Stumble Upon Toolbar
My, I've been away for a very long time. It's the nature of the beast that is TMC: it sucks up your life. Thesis presentation and defense was last week, comps the week before, full thesis two weeks before that, term paper last Monday, and a presentation tomorrow. But hey, they're being nice to the graduates.

Commencement is a week from today, and that scares me like nothing else. I've been in this little green world for four years (it's literally green now-- Spring finally made an appearance). It's hard to let go because it's so imminently comfortable, and I'm finally at the top of the heap, and now I have to go (If I had a dime for every time someone has said "Hurry up please, it's time" in the last two weeks I wouldn't need loans for grad school.) I suppose it's time to leave, and believe me, we've reached the point where for my own sanity I cannot be here any longer, but that doesn't make it easy. This is actually the first time I've been able to complete a program at the same school I started at. It's an interesting feeling. More interesting is the idea that I'll be an engaged bachelor in a week's time.

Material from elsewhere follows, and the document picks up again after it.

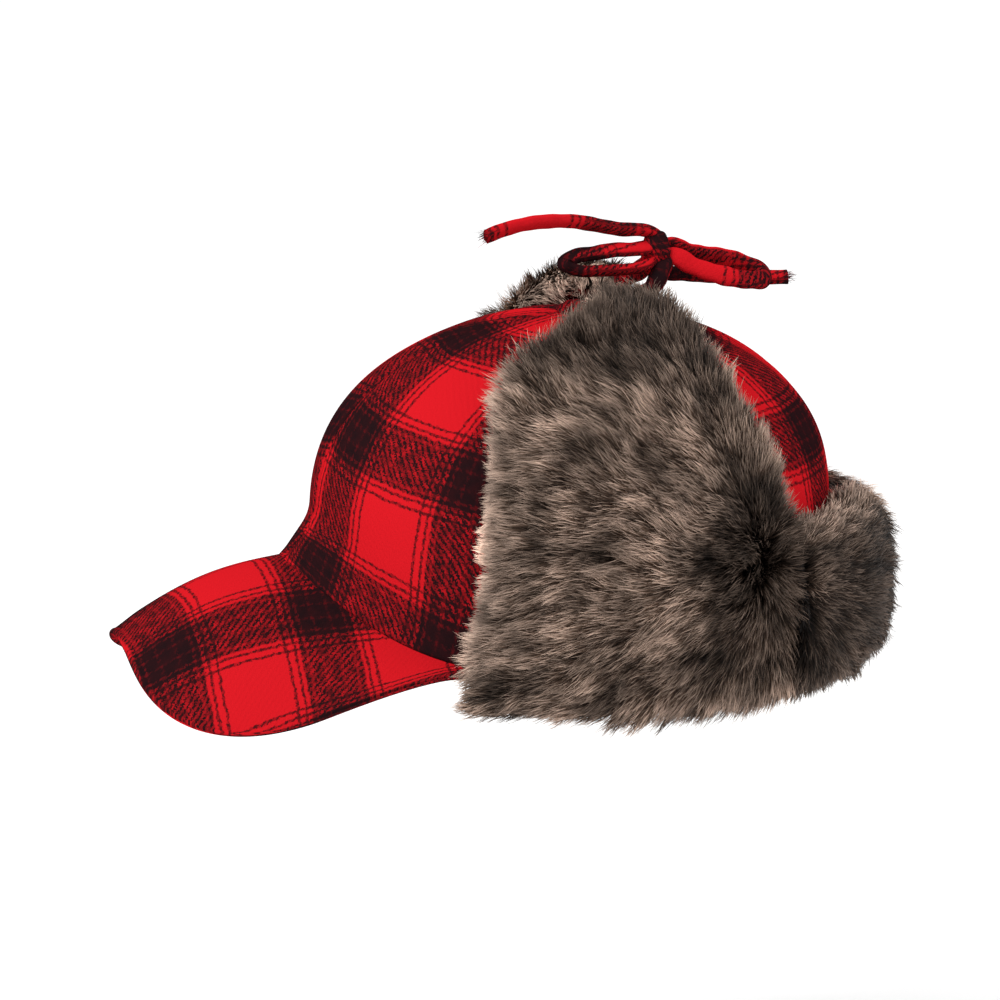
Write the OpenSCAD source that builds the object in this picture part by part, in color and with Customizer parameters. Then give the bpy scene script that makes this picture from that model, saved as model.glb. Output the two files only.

I'm purposely avoiding discussing the myriad of nasty things that have happened here in the past weeks. I don't want to think about it; I'm leaving in a week. The thing that pains me most is that I've hit the point of not caring. I can't let go and I have already all at once. People who are staying past next week are screaming blue murder about this that or the other thing and all I can do is shrug my shoulders. Am I being politic on purpose? Perhaps.

As an aside from the real world, Real ID has been extended to Jan. 2010, which means that everyone could still get on planes this morning. So yay for that. Boo for the thing not flatly being canceled yet. As always, Realnightmare.org has the articles and such. Another good website is the National Conference of State Legislatures Countdown to Real ID. They have links, facts, and figures to please even the most stubborn of modern men ^_^.